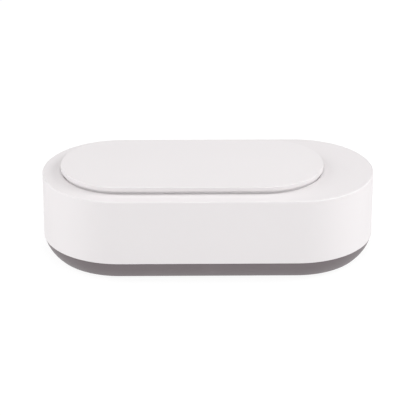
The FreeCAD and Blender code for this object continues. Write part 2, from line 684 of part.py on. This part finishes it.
def controller_chip():
    x, y = CHIP_AT
    chip = brick(CHIP_AT, CHIP, BOARD_TOP + CHIP_LIFT)
    row_y = (CHIP[1] + CHIP_PIN[1]) / 2
    pins = []
    for i in range(CHIP_PINS):
        pin_x = x + (i - (CHIP_PINS - 1) / 2) * CHIP_PIN_PITCH
        pins += [brick((pin_x, y + side * row_y), CHIP_PIN, BOARD_TOP) for side in SIDES]
    return chip.multiFuse(pins)


def wire_connectors():
    """Side-entry plugs and headers, each with two wire holes in its mouth."""
    width, depth, height = CONNECTOR
    made = []
    for mouth, facing in CONNECTORS.values():
        shell = Part.makeBox(depth, width, height, V(-depth, -width / 2, 0))
        shell = shell.makeFillet(CONNECTOR_CORNER, corners_of(shell, "XLength", depth))
        for side in SIDES:
            at = V(-CONNECTOR_BORE, side * LEAD_PITCH / 2, LEAD_Z - BOARD_TOP)
            shell = shell.cut(Part.makeCylinder(LEAD_RADIUS + FIT, CONNECTOR_BORE, at, ALONG))
        shell.Placement = FreeCAD.Placement(mouth, FreeCAD.Rotation(ALONG, facing))
        made.append(shell)
    return made


# ---------------------------------------------------------------- rear button
def power_button():
    x = PANEL_X[1]
    face = PANEL_FACE_Y + CAP_PROUD
    flange_y = PANEL_INSIDE_Y - SWING
    cap = peg(CAP_RADIUS, flange_y, face, x, PANEL_Z)
    cap = cap.makeFillet(CAP_ROUNDING, edges_facing(cap, face))
    dish_radius, dish_depth = CAP_DISH
    cap = cap.cut(Part.makeSphere(dish_radius, V(x, face - dish_depth + dish_radius, PANEL_Z)))
    flange = peg(CAP_FLANGE[0], flange_y - CAP_FLANGE[1], flange_y, x, PANEL_Z)
    stem = peg(CAP_STEM_RADIUS, PLUNGER_TIP_Y, flange_y, x, PANEL_Z)
    return cap.multiFuse([flange, stem])


def switch_plunger():
    foot = SWITCH_BOARD_Y + SWITCH_BOARD + SWITCH_SIZE[1] - PLUNGER_SUNK
    return peg(PLUNGER_RADIUS, foot, PLUNGER_TIP_Y, PANEL_X[1], PANEL_Z)


def push_switch():
    half = SWITCH_SIZE[0] / 2
    face = SWITCH_BOARD_Y + SWITCH_BOARD
    top = face + SWITCH_SIZE[1]
    x = PANEL_X[1]
    body = block((x - half, x + half), (face, top), (PANEL_Z - half, PANEL_Z + half))
    body = body.makeChamfer(SWITCH_CHAMFER, corners_of(body, "YLength", SWITCH_SIZE[1]))
    well = PLUNGER_SUNK + BUTTON_TRAVEL + SWING
    return body.cut(peg(PLUNGER_RADIUS + CAP_CLEARANCE, top - well, top + PAST, x, PANEL_Z))


def button_return_spring():
    low = SWITCH_BOARD_Y + SWITCH_BOARD + SPRING_WIRE
    high = PANEL_INSIDE_Y - SWING - CAP_FLANGE[1] - SPRING_WIRE
    helix = Part.makeHelix((high - low) / SPRING_TURNS, high - low, SPRING_RADIUS)
    wire_end = Part.Wire(Part.makeCircle(SPRING_WIRE, V(SPRING_RADIUS, 0, 0), REAR))
    coil = Part.Wire(helix).makePipeShell([wire_end], True, True)
    coil.Placement = FreeCAD.Placement(V(PANEL_X[1], low, PANEL_Z), FreeCAD.Rotation(UP, REAR))
    return coil


def button_board():
    x = PANEL_X[1]
    depth = (SWITCH_BOARD_Y, SWITCH_BOARD_Y + SWITCH_BOARD)
    board = block((x - SWITCH_BOARD_HALF, x + SWITCH_BOARD_HALF), depth, SWITCH_BOARD_Z)
    board = board.makeFillet(SWITCH_BOARD_CORNER, corners_of(board, "YLength", SWITCH_BOARD))
    for side in SIDES:
        at = x + side * BUTTON_BOSS_REACH
        board = board.cut(peg(BOARD_SCREW[0] + FIT, SWITCH_BOARD_Y - PAST, PANEL_INSIDE_Y, at, PANEL_Z))
    return board


def button_board_screws():
    spots = [PANEL_X[1] + side * BUTTON_BOSS_REACH for side in SIDES]
    return [screw(BOARD_SCREW, V(x, SWITCH_BOARD_Y, PANEL_Z), REAR) for x in spots]


# ---------------------------------------------------------------- DC inlet
def dc_socket():
    x = PANEL_X[0]
    bezel_y = PANEL_FACE_Y + SOCKET_BEZEL[1]
    bezel = peg(SOCKET_BEZEL[0], PANEL_FACE_Y, bezel_y, x, PANEL_Z)
    bezel = bezel.makeFillet(BEZEL_ROUNDING, edges_facing(bezel, bezel_y))
    body = bezel.fuse(peg(SOCKET_RADIUS, SOCKET_BACK_Y, PANEL_FACE_Y, x, PANEL_Z))
    body = body.cut(peg(SOCKET_BORE, SOCKET_STOP_Y, bezel_y + PAST, x, PANEL_Z))
    body = body.fuse(brick((x - TAB_REACH, SOCKET_BACK_Y - TAB[1] / 2), TAB, PANEL_Z - TAB[2] / 2))
    return body.cut(peg(SOCKET_PIN + FIT, SOCKET_BACK_Y - PAST, SOCKET_STOP_Y + PAST, x, PANEL_Z))


def dc_socket_pin():
    """Centre contact, with its solder tail behind the socket."""
    tip_y = PANEL_FACE_Y - PIN_SET_BACK
    pin = peg(SOCKET_PIN, SOCKET_BACK_Y - PIN_TAIL, tip_y, PANEL_X[0], PANEL_Z)
    return pin.makeFillet(PIN_TIP, edges_facing(pin, tip_y))


def dc_socket_nut():
    x = PANEL_X[0]
    reach, thick = NUT
    near_y = PANEL_INSIDE_Y - thick
    turns = [math.radians(a) for a in range(0, 361, 60)]
    corners = [V(x + reach * math.cos(a), near_y, PANEL_Z + reach * math.sin(a)) for a in turns]
    nut = Part.Face(Part.makePolygon(corners)).extrude(V(0, thick, 0))
    return nut.cut(peg(SOCKET_RADIUS + FIT, near_y - PAST, PANEL_INSIDE_Y + PAST, x, PANEL_Z))


# ---------------------------------------------------------------- indicator
def light_pipe():
    rod = post(PIPE_RADIUS, INDICATOR_TOP + LED_HEIGHT + LED_GAP, Z_DECK, PIPE_X, 0)
    return rod.fuse(post(PIPE_FLANGE[0], Z_CEILING - PIPE_FLANGE[1], Z_CEILING, PIPE_X, 0))


def indicator_led():
    body = post(LED_RADIUS, INDICATOR_TOP, INDICATOR_TOP + LED_HEIGHT, PIPE_X, 0)
    return body.makeFillet(LED_DOME, edges_at(body, INDICATOR_TOP + LED_HEIGHT))


def indicator_board():
    board = brick((PIPE_X, 0.0), INDICATOR_SIZE, INDICATOR_Z)
    board = board.makeFillet(INDICATOR_CORNER, corners_of(board, "ZLength", INDICATOR_SIZE[2]))
    hole = BOARD_SCREW[0] + FIT
    spots = [side * INDICATOR_REACH for side in SIDES]
    return board.cut(Part.makeCompound([post(hole, INDICATOR_Z - PAST, Z_CEILING, PIPE_X, y) for y in spots]))


def indicator_screws():
    return [screw(BOARD_SCREW, V(PIPE_X, side * INDICATOR_REACH, INDICATOR_Z), UP) for side in SIDES]


# ---------------------------------------------------------------- wiring
def lead_start(name):
    """Where a connector's pair begins, inside its mouth."""
    mouth, facing = CONNECTORS[name]
    return V(mouth.x, mouth.y, LEAD_Z) - facing * LEAD_INSERTED


def transducer_leads():
    """Pair to the transducer's lower face."""
    disc_face = TANK_FLOOR_Z - BOND - DISC
    turn = V(TRANSDUCER_TURN_X, 0, LEAD_Z)
    end = V(TRANSDUCER_END_X, 0, disc_face - LEAD_RADIUS - FIT)
    return pair([lead_start("transducer"), turn, end], V(0, LEAD_PITCH, 0), TRANSDUCER_BEND)


def dc_leads():
    """One wire to the inlet's centre contact, one beside it to the outer contact's tab."""
    start = lead_start("inlet")
    half = V(LEAD_PITCH / 2, 0, 0)
    inner = start - half
    outer = start + half
    inner_y = SOCKET_BACK_Y - TAB[1] / 2
    outer_y = inner_y + PIN_TAIL
    pin_x = PANEL_X[0]
    tab_x = pin_x - TAB_REACH
    to_pin = [
        inner,
        V(inner.x, inner_y, LEAD_Z),
        V(pin_x, inner_y, LEAD_Z),
        V(pin_x, inner_y, PANEL_Z - SOCKET_PIN - FIT),
    ]
    to_tab = [
        outer,
        V(outer.x, outer_y, LEAD_Z),
        V(tab_x, outer_y, LEAD_Z),
        V(tab_x, inner_y, PANEL_Z - NUT[0]),
        V(tab_x, inner_y, PANEL_Z - TAB[2] / 2 - FIT),
    ]
    return [lead(to_pin, DC_BEND), lead(to_tab, DC_BEND)]


def button_leads():
    """Pair up the face of the button's board."""
    start = lead_start("button")
    y = SWITCH_BOARD_Y - LEAD_RADIUS - FIT
    end = V(start.x, y, BUTTON_LEADS_END_Z)
    return pair([start, V(start.x, y, LEAD_Z), end], V(LEAD_PITCH, 0, 0), BUTTON_BEND)


def indicator_leads():
    """Pair up to the underside of the indicator board."""
    start = lead_start("indicator")
    corner = V(PIPE_X + INDICATOR_SIZE[0] / 2 - INDICATOR_CORNER, start.y, LEAD_Z)
    end = V(corner.x, INDICATOR_LEADS_END_Y, INDICATOR_Z - PLAY)
    return pair([start, corner, end], V(0, LEAD_PITCH, 0), INDICATOR_BEND)


def build():
    os.makedirs(EXPORT_FOLDER, exist_ok=True)
    makers = [
        upper_casing, base_tray, case_seal, rubber_feet, case_screws,
        lid_plate, lid_liner, lid_seal,
        tank, tank_gasket, tank_retaining_frame, retaining_screws, transducer_bond, transducer_disc,
        driver_board, driver_board_screws, transformer_core, transformer_winding, output_choke,
        electrolytic_capacitors, film_capacitor, power_transistor, heat_sink, controller_chip,
        wire_connectors,
        power_button, switch_plunger, push_switch, button_return_spring, button_board,
        button_board_screws,
        dc_socket, dc_socket_pin, dc_socket_nut,
        light_pipe, indicator_led, indicator_board, indicator_screws,
        transducer_leads, dc_leads, button_leads, indicator_leads,
    ]
    for maker in makers:
        made = maker()
        shape = Part.makeCompound(made) if isinstance(made, list) else made
        shape.exportStep(f"{EXPORT_FOLDER}/{maker.__name__}.step")
        print(maker.__name__, len(shape.Solids), round(shape.Volume, 1), shape.isValid())


build()
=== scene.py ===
import json
import math

import bpy
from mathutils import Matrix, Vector


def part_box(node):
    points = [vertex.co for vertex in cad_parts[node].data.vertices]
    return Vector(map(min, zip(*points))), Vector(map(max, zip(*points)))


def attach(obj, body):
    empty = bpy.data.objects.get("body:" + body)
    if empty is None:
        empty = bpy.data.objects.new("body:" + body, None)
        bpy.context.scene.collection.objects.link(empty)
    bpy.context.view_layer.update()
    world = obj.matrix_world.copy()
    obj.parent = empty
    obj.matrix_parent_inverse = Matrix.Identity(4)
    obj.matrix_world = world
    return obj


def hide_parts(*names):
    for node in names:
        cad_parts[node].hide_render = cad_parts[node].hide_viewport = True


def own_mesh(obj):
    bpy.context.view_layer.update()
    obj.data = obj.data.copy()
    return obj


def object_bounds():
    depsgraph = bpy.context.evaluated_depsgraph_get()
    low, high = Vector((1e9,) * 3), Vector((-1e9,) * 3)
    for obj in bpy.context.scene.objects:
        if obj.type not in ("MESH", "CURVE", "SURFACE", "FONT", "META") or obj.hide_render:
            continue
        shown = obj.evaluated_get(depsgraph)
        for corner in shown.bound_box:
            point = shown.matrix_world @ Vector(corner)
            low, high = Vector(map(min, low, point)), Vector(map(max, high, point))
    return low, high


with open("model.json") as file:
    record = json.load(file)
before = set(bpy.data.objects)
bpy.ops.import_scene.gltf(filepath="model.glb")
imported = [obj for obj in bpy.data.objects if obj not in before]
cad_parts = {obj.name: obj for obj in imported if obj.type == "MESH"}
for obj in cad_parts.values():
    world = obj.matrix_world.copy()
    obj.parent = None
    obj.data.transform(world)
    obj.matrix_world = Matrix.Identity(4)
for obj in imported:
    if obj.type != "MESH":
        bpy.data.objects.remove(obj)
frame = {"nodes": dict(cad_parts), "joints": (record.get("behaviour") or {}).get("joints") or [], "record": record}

cad_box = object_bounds()
record = frame["record"]
nodes = frame["nodes"]
slots = {m["slot"]: m for m in record["materials"]}
slot_of = {s["node"]: s["material_slot"] for s in record["subparts"]}

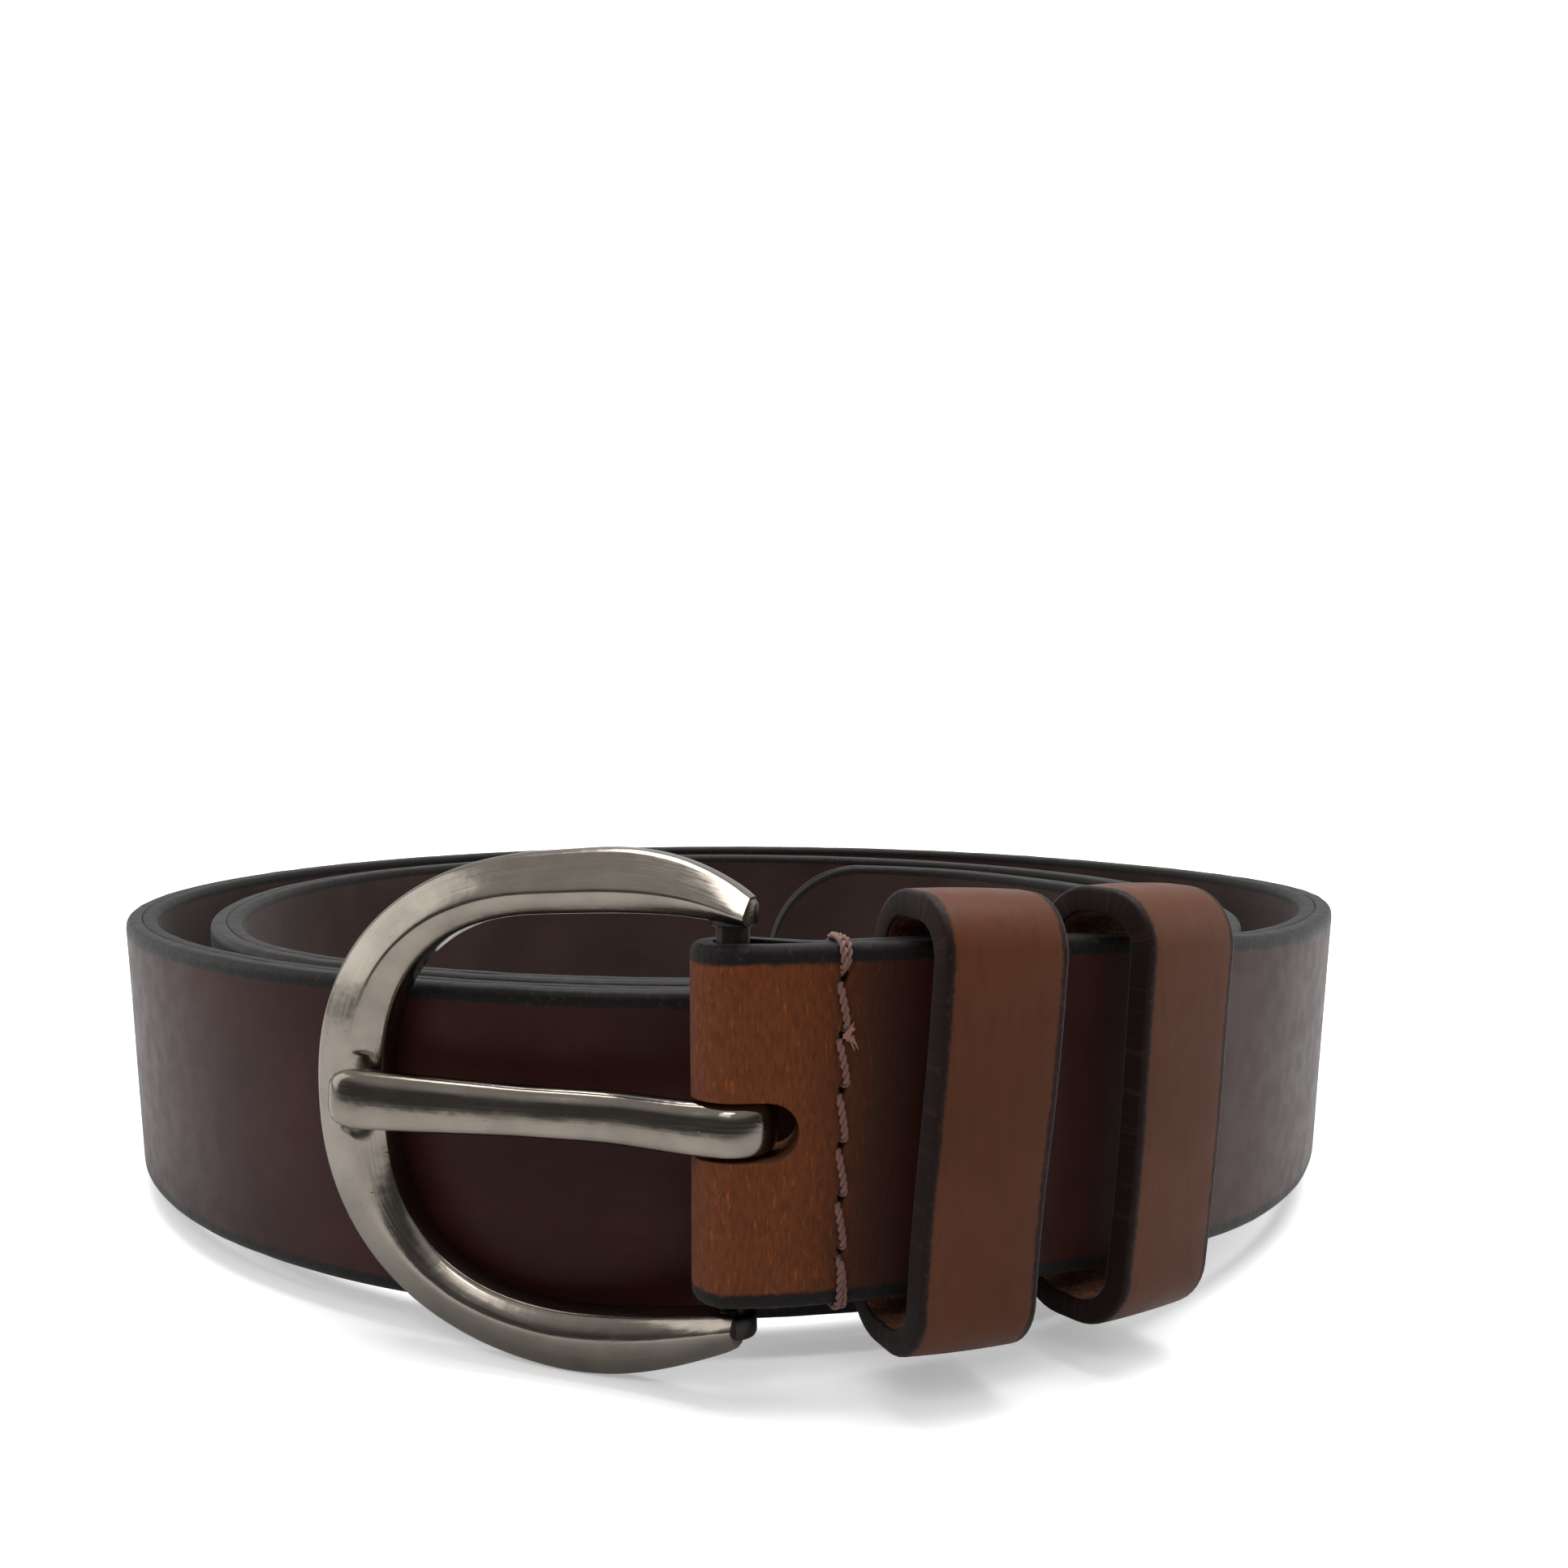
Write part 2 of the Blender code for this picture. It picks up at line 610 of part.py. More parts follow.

_ _ _ _

▶ **Your objective**
From the material above, count the lines that include "Write" and give only the total.

▶ **Result for this exercise**
2